WRITTEN BY: Jeff Parker, Christos Gage
ART BY: Brian Ching
PUBLISHER: Dark Horse Comics
PRICE: $2.99
RELEASE: January 2nd

‘Part 3’ takes Willow through the soul-crushing realization that without magic on Earth to anchor a portal to this mystical realm she’s found herself in, her hope of bringing magic back to her world through the gateway is dashed. Her reality has collapsed, yet she makes very little progress in terms of completing her quest, as she spends the majority of the issue becoming increasingly enamoured with the new mystical paradise she’s discovered. The witches, though seemingly well-meaning, have as much motive as the mysterious warlock, and ultimately, Willow will have to choose which side to take in the upcoming issues.

Parker and Gage devote this issue to Willow’s inner-musings, insecurities, and fears concerning her place in a world without magic, her usefulness to Buffy and the gang, and her reasons behind embarking on the quest itself. While it is very much a self-discovery piece, Parker and Gage utilize other characters to incorporate elements of vigorous and bitter conflict, action, and romance; even bringing back Giles via ambiguous vision.

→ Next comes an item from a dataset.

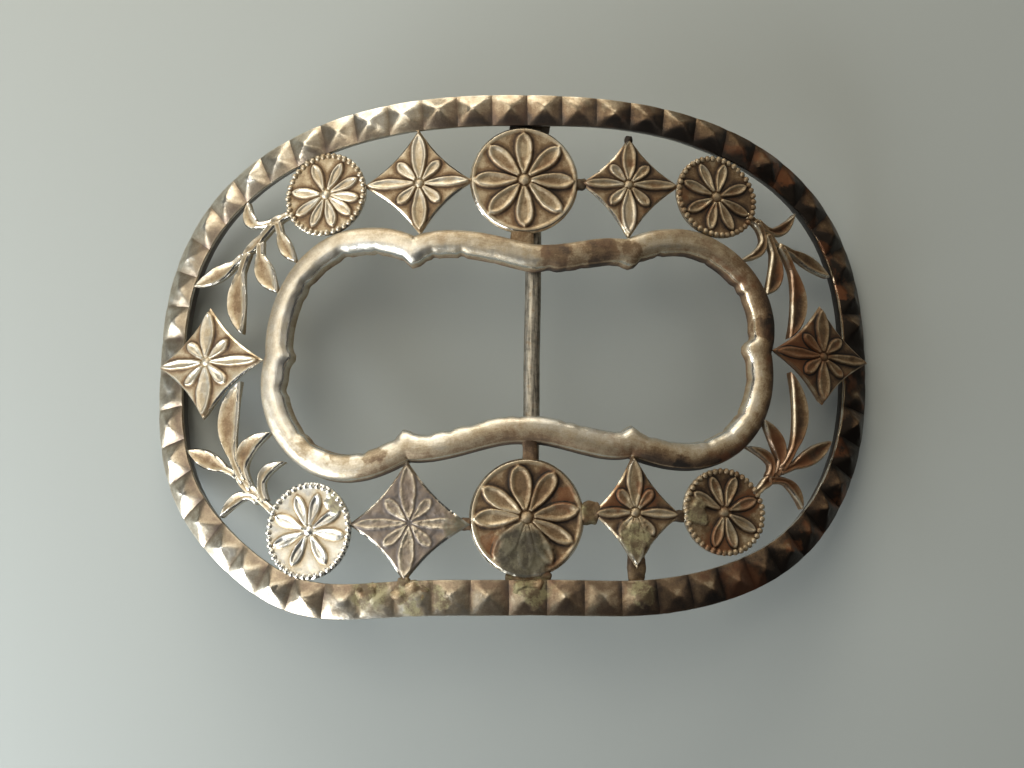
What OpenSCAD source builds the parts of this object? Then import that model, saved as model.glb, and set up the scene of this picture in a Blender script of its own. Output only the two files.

Brian Ching’s pencils and Michelle Madsen’s colours do not particularly live up to their previous work on the series, but the deep water panels, which follow Willow on a significant underwater journey, make up for the inconsistencies. Madsen definitely steals the show, but Ching’s use of symbols in these scenes is just as commendable. It’s probably the first time I’ve seen the Ouroboros, the concept of Yin-Yang, the Dharmachakra, and the Venus symbol all in one panel.

Sadly, while still being an interesting and worth-while issue, this installment doesn’t quit hit my high expectations, though I do believe it’s a necessary filler to set up the remainder of the series for what looks like an epic finale.